Evidemment, la magie de la télévision opère encore une fois. Elle simplifie et nous fait prendre ce qu’on nous laisse voir pour la réalité. Autrement dit : nous sommes séduits, nous adhérons. On nous dit "expérience scientifique, on nous montre des chercheurs barbus en blouses blanches, et le tour est joué. On a le souffle coupé : 80 pourcent de nos compatriotes acceptent d’envoyer la décharge maximale de 480 volts !
Vit-on au milieu des barbares ? A quand une nouvelle Shoah ?
Comment procède-t-on ? Quel est le tour de passe passe ?
Et bien : au téléspectateur on fait croire qu’il pourrait très bien être à la place de ces "cobayes" qui envoient les décharges électriques : "ce sont des gens comme vous et moi" répètent habilement les maîtres d’oeuvres de ce docu-réalité.
C’est là que le bât blesse : il n’en est rien. C’est même un gros mensonge.
Seriez-vous allé tester la solidité de votre couple sur l’île de la tentation ? Non, sûrement pas.
Seriez-vous allé faire le guignol sur un jeu télé sans savoir à l’avance de quoi il s’agit ? Sûrement pas non plus.
Autrement dit vous auriez refusé d’office de vous soumettre à l’autorité de la télévision.
Au premier coup de téléphone du recruteur vous auriez dit "Non" comme de nombreuses personnes qui ont un jour été contactées pour participer à l’ile de la tentation et qui ne se sont de ce fait jamais laissé tentées par l’île paradisiaque.
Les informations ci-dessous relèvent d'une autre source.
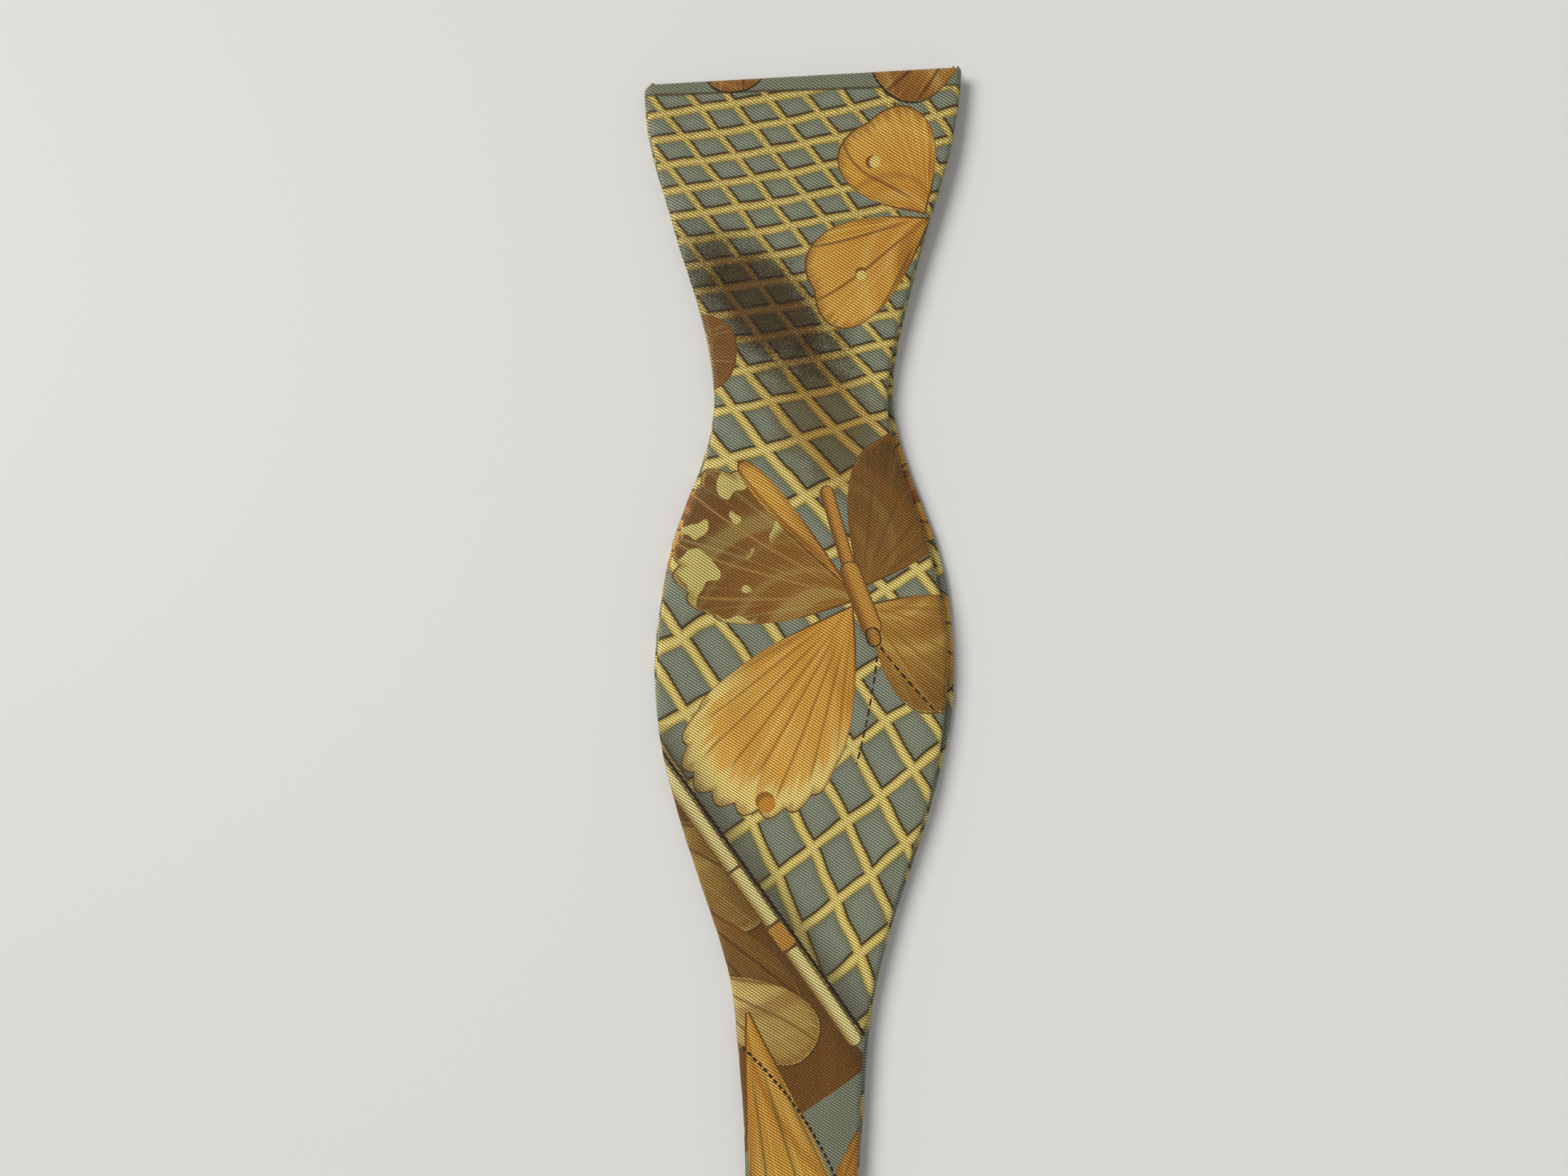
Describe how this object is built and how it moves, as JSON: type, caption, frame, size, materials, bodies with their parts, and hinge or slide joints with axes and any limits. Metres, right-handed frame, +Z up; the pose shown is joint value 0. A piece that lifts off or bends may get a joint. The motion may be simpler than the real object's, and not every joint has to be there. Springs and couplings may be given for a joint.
{
  "type": "self-tie bow tie",
  "caption": "Untied butterfly bow tie folded in half at its hook and eye, with layered silk blades and a slide-adjusted neckband.",
  "frame": {"origin": "under the middle of the folded tie's box, on the surface it lies on", "axes": "+Z up, away from the surface; +Y from the closure towards the blade tips; +X across the blades, to the right when the tips point away"},
  "size_m": [0.0646, 0.4442, 0.0069],
  "materials": {
    "silk_print": "printed silk twill, soft sheen",
    "silk_inside": "the same printed silk twill, on the side that lies inside the fold",
    "interlining": "matt brushed wool and cotton",
    "thread": "satin twisted silk thread",
    "gilt_metal": "polished gilt, lightly worn",
    "label_satin": "woven satin ribbon, blank"
  },
  "bodies": {
    "lower_half": {"lower_front_silk": "silk_print", "lower_back_silk": "silk_inside", "lower_blade_interlining": "interlining", "lower_band_interlining": "interlining", "lower_closing_stitches": "thread", "hook_tack": "thread", "maker_label": "label_satin", "care_label": "label_satin", "hook": "gilt_metal"},
    "eye_ring": {"eye": "gilt_metal", "band_turn": "silk_print", "through_leg": "silk_print", "return_leg": "silk_inside"},
    "upper_half": {"upper_front_silk": "silk_print", "upper_back_silk": "silk_inside", "upper_blade_interlining": "interlining", "upper_band_interlining": "interlining", "upper_closing_stitches": "thread"},
    "slide": {"slide_buckle": "gilt_metal", "end_wrap": "silk_inside", "end_tack": "thread"}
  },
  "joints": [
    {"name": "fold", "type": "hinge", "parent": "lower_half", "child": "eye_ring", "pos_m": [0, -0.22076, 0.0035], "axis": [1, 0, 0], "range_deg": [0, 180]},
    {"name": "neck_size", "type": "slide", "parent": "eye_ring", "child": "upper_half", "axis": [0, 1, 0], "range_m": [-0.03, 0.055], "deforming": ["through_leg"]},
    {"name": "slide_travel", "type": "slide", "parent": "eye_ring", "child": "slide", "axis": [0, 1, 0], "range_m": [-0.055, 0.03], "deforming": ["return_leg"]}
  ],
  "couplings": [
    {"joint": "slide_travel", "follows": "neck_size", "ratio": -1}
  ]
}
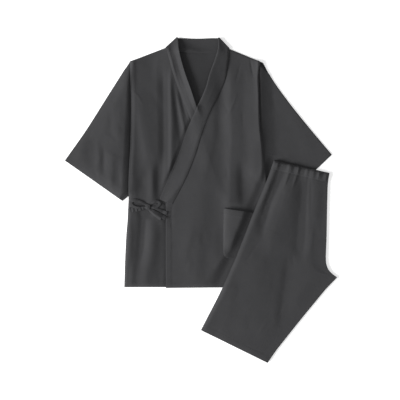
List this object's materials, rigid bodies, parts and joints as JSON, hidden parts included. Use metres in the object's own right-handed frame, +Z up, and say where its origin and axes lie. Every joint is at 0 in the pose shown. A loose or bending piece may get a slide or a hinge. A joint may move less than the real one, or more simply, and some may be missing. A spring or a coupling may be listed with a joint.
{
  "type": "jinbei set",
  "caption": "jinbei laid flat: crossed short-sleeved jacket with side bow and patch pocket, and short gathered trousers folded in half over its corner",
  "frame": {"origin": "middle of the set's footprint, on the surface that it lies on", "axes": "+X towards the wearer's left, +Y from the hem towards the neck, +Z up from the surface"},
  "size_m": [0.8432, 1.008, 0.0179],
  "materials": {
    "jacket_cotton": "matte plain-woven cotton",
    "collar_cotton": "matte plain-woven cotton, folded double",
    "tie_cotton": "matte plain-woven cotton tape",
    "trouser_cotton": "matte plain-woven cotton"
  },
  "bodies": {
    "root": {"back_panel": "jacket_cotton", "right_front": "jacket_cotton", "left_front": "jacket_cotton", "right_sleeve": "jacket_cotton", "left_sleeve": "jacket_cotton", "pocket": "jacket_cotton", "collar_neck": "collar_cotton", "collar_right": "collar_cotton", "collar_left": "collar_cotton", "side_tie": "tie_cotton", "front_tie": "tie_cotton", "tie_knot": "tie_cotton", "tie_loop_side": "tie_cotton", "tie_loop_front": "tie_cotton", "tie_tail_long": "tie_cotton", "tie_tail_short": "tie_cotton", "trouser_leg": "trouser_cotton", "trouser_layers": "trouser_cotton", "waistband": "trouser_cotton"}
  },
  "joints": []
}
Les candidats du jeu de la mort, ne sont donc pas "vous et moi", contrairement à ce que veulent nous faire croire les producteurs de ce documentaire, ils sont une minorité de gens soigneusement choisis parmi un groupe de personnes qui reconnaissent "l’autorité légitime de la télévision" selon la formule consacrée par les psychologues sociaux, panel qui est donc susceptible d’exécuter les injonctions émanant de cette autorité et représentée par l’animatrice télé.
La première de ces injonctions étant, rendez-vous à telle date pour l’enregistrement d’un jeu dont ils ne savent rien.
Il est donc complètement abusif de tirer de ces résultats des conclusions d’ordre général comme le fait pourtant le documentaire sur la fin. (On le fait certainement pour les besoins de l’audimat, avec la complicité de la presse télé qui fait monter la sauce comme d’habitude)
D’autre part, il aurait fallu comptabiliser dans ces résultats tous ceux qui ont refusé de participer à l’expérience télévisuelle. (Ce qui est sans doute la majorité d’entre nous contrairement à ce que France 2 nous fait croire, pour dramatiser et vendre son documentaire)
Mais cela n’est pas tout chers amis, à l’abus de confiance télévisuel, se rajoute une imposture scientifique.
" Le protocole" scientifique en question est extrêmement discutable au même titre que celui de Milgram, qui a été remis en question par de nombreux chercheurs éminents. Ici, la principale critique que l’on pourrait émettre étant que le PUBLIC connaît et participe à la supercherie.(Public qui malgré son rôle décisif ne sera donc jamais appelé à donner son point de vue)
Remarquons à ce titre là que de nombreux candidats ont accepté de continuer à torturer le quidam sous la pression de ce public complice de la production.
La phénomène psychologique est simple, l’adhésion du groupe confortant l’individu dans la légitimité de son action. Or que dire si le public est truqué ? Si le public n’agit pas comme il aurait agi dans la réalité ?
Et bien l’expérience ne vaut plus rien. Dès lors que l’un des facteurs n’est pas valide, en l’occurrence pas réel, le comportement des sujets qui en est la résultante, ne peut pas l’être davantage.
Cette expérience pseudo scientifique est donc une supercherie remarquablement bien ficelée qui nous montre encore une fois le pouvoir qu’a la télévision, de nous faire prendre des vessies pour des lanternes, et de nous manipuler en prétextant toujours de bonnes intentions.
N’importe quels manipulateurs un peu doués et a fortiori des psychologues sociaux organisés, sont en mesure de manipuler des individus isolés et donc vulnérables. Cela marche d’autant mieux que c’est la télévision, voilà les seules conclusions valables qu’on peut tirer de ce documentaire. Le reste relève de l’abus de confiance avec complicité de certains psychologues ravis de se faire un coup de pub à la télé, complicité de la presse également ravie de discuter sur des sujets aussi polémiques où l’on voit déjà poindre la menace d’un prochain Holocauste. Rien de nouveau, donc sous le soleil, seulement une arnaque télévisuelle de plus, made in « sévice public » , avec toujours la même victime : le téléspectateur, moi, nous, vous.